**STATED GOAL**:
The first line to copy is the one with "bottom_panel();"; the last is the one with "obj.data.transform(obj.matrix_world)". Copy each line in that range exactly, leaving out all others.

**RECORDED INFORMATION**:

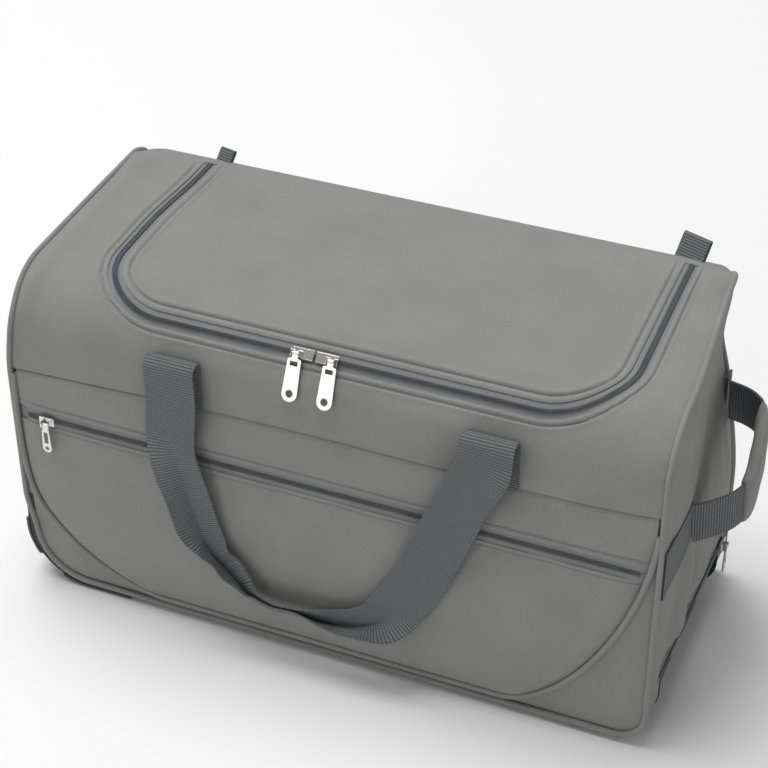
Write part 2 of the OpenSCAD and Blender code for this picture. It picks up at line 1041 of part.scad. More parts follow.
// Release bar behind the button, with a rod down each inner tube
module push_rods() {
    color(steel) {
        box([yoke_x[0], -tube_y - 3, tube_z - 2.4], [yoke_x[1], tube_y + 3, tube_z + 2.4]);
        bar_along_x(0, tube_z, 2.4, yoke_x[1], button_x[0]);
        for (y = [-tube_y, tube_y])
            bar_along_x(y, tube_z, rod_r, tubes_start + 30, yoke_x[0]);
    }
}

// A zip slider over the coil: plate, two lugs and the pull's pin
module slider(ends) {
    box([ends[0], -slider_half, slider_z[0]], [ends[1], slider_half, slider_z[1]]);
    for (side = [-1, 1])
        translate([side * lug[0], pin_y, 0])
            box([-lug[1], -lug[2], slider_z[1]], [lug[1], lug[2], pin_z + lug[3]]);
    bar_along_x(pin_y, pin_z, pin_r, lug[1] - lug[0], lug[0] - lug[1]);
}

// A pull with an eye on the slider's pin, a window and a round hole
module pull(length, width, window, hole_r, droop) {
    translate([0, pin_y, pin_z])
        rotate([droop, 0, 0])
            difference() {
                union() {
                    bar_along_x(0, 0, 1.8, -2.6, 2.6);
                    box([-pull_neck[0], -6, -pull_t / 2], [pull_neck[0], 0, pull_t / 2]);
                    translate([0, 0, -pull_t / 2])
                        linear_extrude(pull_t)
                            pull_outline(length, width / 2);
                }
                bar_along_x(0, 0, pin_r + 0.1, -5, 5);
                box([-window[0] / 2, -window[2], -5], [window[0] / 2, -window[1], 5]);
                translate([0, -length + width / 2, -5])
                    cylinder(r = hole_r, h = 10, $fn = 48);
            }
}

module pull_outline(length, end_r) {
    polygon(concat([[-pull_neck[0], -pull_neck[1]], [-end_r + 1, -pull_neck[2]]],
        round_arc([0, -length + end_r], end_r, 180, 360),
        [[end_r - 1, -pull_neck[2]], [pull_neck[0], -pull_neck[1]]]));
}

module main_pull() {
    pull(pull_l, pull_w, pull_window, pull_hole_r, pull_droop);
}

module small_pull() {
    pull(small_pull_l, small_pull_w, small_pull_window, small_pull_hole_r, 0);
}

// Places on the lid's zip, on the pocket's zip and on the foot's zip
module on_lid_zip(x) {
    translate([x, -lid_front, zip_z])
        rotate([zip_angle, 0, 0])
            children();
}

module on_pocket_zip() {
    translate([pocket_slider_x, pocket_y, pocket_zip_z])
        rotate([90, 0, 0])
            children();
}

module on_foot_zip() {
    translate([right_x + tape_t + coil_t - 0.8, foot_slider_y, foot_zip_z])
        rotate([90, 0, 90])
            children();
}

module left_slider() {
    color(steel)
        on_lid_zip(left_pin_x)
            slider(left_slider_x);
}

module right_slider() {
    color(steel)
        on_lid_zip(right_pin_x)
            slider(right_slider_x);
}

module left_pull() {
    color(steel)
        on_lid_zip(left_pin_x)
            main_pull();
}

module right_pull() {
    color(steel)
        on_lid_zip(right_pin_x)
            main_pull();
}

module pocket_slider() {
    color(steel)
        on_pocket_zip()
            slider(slider_x);
}

module pocket_pull() {
    color(steel)
        on_pocket_zip()
            small_pull();
}

module foot_slider() {
    color(steel)
        on_foot_zip()
            slider(slider_x);
}

module foot_pull() {
    color(steel)
        on_foot_zip()
            small_pull();
}

bottom_panel();
front_panel();
back_panel();
top_panel();
left_end_panel();
right_end_panel();
pocket_panel();
front_yoke();
edge_piping();
pocket_piping();
top_zip_tape();
top_zip_coil();
pocket_zip_tape();
pocket_zip_coil();
foot_zip_tape();
foot_zip_coil();
zip_end_tabs();
strap_roots();
end_webbing();
grab_loop();
grab_sleeve();
base_board();
floor_cover();
front_wheel_housing();
rear_wheel_housing();
corner_guards();
axles();
feet();
screws();
outer_tubes();
tube_saddles();
handle_cup();
lid_panel();
lid_zip_tape();
lid_zip_coil();
left_slider();
right_slider();
left_pull();
right_pull();
pocket_slider();
pocket_pull();
foot_slider();
foot_pull();
front_strap();
rear_strap();
front_strap_folds();
rear_strap_folds();
front_tyre();
front_hub();
front_bushes();
rear_tyre();
rear_hub();
rear_bushes();
middle_tubes();
inner_tubes();
handle_grip();
grip_button();
button_spring();
push_rods();
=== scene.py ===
"""Rolling duffel bag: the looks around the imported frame.

Shapes are worked out in millimetres in the frame's axes, and meshes are made in metres.
+X runs to the pull-out handle, -Y is the front and +Z is up.
"""

import math

import bpy
import numpy as np
from mathutils import Matrix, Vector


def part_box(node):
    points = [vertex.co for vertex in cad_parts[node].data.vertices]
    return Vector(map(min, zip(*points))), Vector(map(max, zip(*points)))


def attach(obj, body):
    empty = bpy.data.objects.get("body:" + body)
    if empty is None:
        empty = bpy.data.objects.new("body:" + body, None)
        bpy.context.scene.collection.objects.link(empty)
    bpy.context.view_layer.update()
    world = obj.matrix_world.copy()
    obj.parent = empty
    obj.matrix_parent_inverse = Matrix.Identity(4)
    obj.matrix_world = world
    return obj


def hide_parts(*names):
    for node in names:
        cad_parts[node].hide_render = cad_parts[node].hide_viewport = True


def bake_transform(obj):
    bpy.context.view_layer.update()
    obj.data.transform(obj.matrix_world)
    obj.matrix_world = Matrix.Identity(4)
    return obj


MM = 0.001
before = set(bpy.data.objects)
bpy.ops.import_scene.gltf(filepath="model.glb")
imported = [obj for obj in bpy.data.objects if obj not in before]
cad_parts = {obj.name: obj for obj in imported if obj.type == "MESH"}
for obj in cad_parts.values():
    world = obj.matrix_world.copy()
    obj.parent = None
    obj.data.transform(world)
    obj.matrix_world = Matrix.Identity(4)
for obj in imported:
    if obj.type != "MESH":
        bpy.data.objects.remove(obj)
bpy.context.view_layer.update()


def low(node):
    return np.array(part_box(node)[0]) / MM


def high(node):
    return np.array(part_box(node)[1]) / MM


# Main planes of the bag, from the frame
LEFT, RIGHT = low("left_end_panel")[0], high("right_end_panel")[0]
FRONT, BACK = low("front_panel")[1], high("back_panel")[1]
BASE, SEAM = low("front_panel")[2], high("front_panel")[2]
TOP = high("back_panel")[2]
MID = (LEFT + RIGHT) / 2
POCKET = low("pocket_panel")[1]
POCKET_ZIP = (low("pocket_zip_coil")[2] + high("pocket_zip_coil")[2]) / 2
HINGE = high("top_panel")[1]
CUP_LOW, CUP_HIGH = low("handle_cup"), high("handle_cup")
HOUSING = high("front_wheel_housing")
HOUSING_IN = -high("front_wheel_housing")[1]

# Radii and sizes of the cloth. The back's upper edge is tighter than the CAD panel's
SHOULDER_R, BACK_R, CROWN_DROP = 55, 9, 10
WHEEL_CORNER, FOOT_CORNER = 52, 28
PANEL_T = 2.4
LID_X = (low("lid_panel")[0] + high("lid_panel")[0]) / 2
LID_HALF, LID_CORNER, LID_FRONT = 240, 70, 110
WEBBING_W, WEBBING_T = 47, 2.2
PIPING_R = 2.7
U_TOP, U_FLAT = 228, 165
U_LOW = low("pocket_panel")[2] - BASE


# ---------------------------------------------------------------- materials


def new_material(name):
    m = bpy.data.materials.new(name)
    m.use_nodes = True
    return m, m.node_tree.nodes, m.node_tree.links, m.node_tree.nodes["Principled BSDF"]


def node(nodes, kind, inputs=(), **settings):
    n = nodes.new("ShaderNode" + kind)
    for key, value in settings.items():
        setattr(n, key, value)
    for key, value in dict(inputs).items():
        n.inputs[key].default_value = value
    return n


def srgb(r, g, b):
    """Linear colour of an 8-bit sRGB colour."""
    c = np.array([r, g, b]) / 255
    lin = np.where(c <= 0.04045, c / 12.92, ((c + 0.055) / 1.055) ** 2.4)
    return (*lin.tolist(), 1.0)


def weave_coordinates(nodes, links, pitch):
    """U and V of the weave map in threads, as two sockets."""
    uv = node(nodes, "UVMap", uv_map="weave")
    scaled = node(nodes, "VectorMath", {1: (1 / pitch[0], 1 / pitch[1], 1)}, operation="MULTIPLY")
    split = node(nodes, "SeparateXYZ")
    links.new(uv.outputs["UV"], scaled.inputs[0])
    links.new(scaled.outputs[0], split.inputs[0])
    return split.outputs["X"], split.outputs["Y"]


def math_node(nodes, links, operation, a, b=None, clamp=False):
    n = node(nodes, "Math", operation=operation, use_clamp=clamp)
    for i, value in enumerate((a, b)):
        if value is None:
            continue
        if isinstance(value, (int, float)):
            n.inputs[i].default_value = value
        else:
            links.new(value, n.inputs[i])
    return n.outputs[0]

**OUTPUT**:
bottom_panel();
front_panel();
back_panel();
top_panel();
left_end_panel();
right_end_panel();
pocket_panel();
front_yoke();
edge_piping();
pocket_piping();
top_zip_tape();
top_zip_coil();
pocket_zip_tape();
pocket_zip_coil();
foot_zip_tape();
foot_zip_coil();
zip_end_tabs();
strap_roots();
end_webbing();
grab_loop();
grab_sleeve();
base_board();
floor_cover();
front_wheel_housing();
rear_wheel_housing();
corner_guards();
axles();
feet();
screws();
outer_tubes();
tube_saddles();
handle_cup();
lid_panel();
lid_zip_tape();
lid_zip_coil();
left_slider();
right_slider();
left_pull();
right_pull();
pocket_slider();
pocket_pull();
foot_slider();
foot_pull();
front_strap();
rear_strap();
front_strap_folds();
rear_strap_folds();
front_tyre();
front_hub();
front_bushes();
rear_tyre();
rear_hub();
rear_bushes();
middle_tubes();
inner_tubes();
handle_grip();
grip_button();
button_spring();
push_rods();
=== scene.py ===
"""Rolling duffel bag: the looks around the imported frame.

Shapes are worked out in millimetres in the frame's axes, and meshes are made in metres.
+X runs to the pull-out handle, -Y is the front and +Z is up.
"""

import math

import bpy
import numpy as np
from mathutils import Matrix, Vector


def part_box(node):
    points = [vertex.co for vertex in cad_parts[node].data.vertices]
    return Vector(map(min, zip(*points))), Vector(map(max, zip(*points)))


def attach(obj, body):
    empty = bpy.data.objects.get("body:" + body)
    if empty is None:
        empty = bpy.data.objects.new("body:" + body, None)
        bpy.context.scene.collection.objects.link(empty)
    bpy.context.view_layer.update()
    world = obj.matrix_world.copy()
    obj.parent = empty
    obj.matrix_parent_inverse = Matrix.Identity(4)
    obj.matrix_world = world
    return obj


def hide_parts(*names):
    for node in names:
        cad_parts[node].hide_render = cad_parts[node].hide_viewport = True


def bake_transform(obj):
    bpy.context.view_layer.update()
    obj.data.transform(obj.matrix_world)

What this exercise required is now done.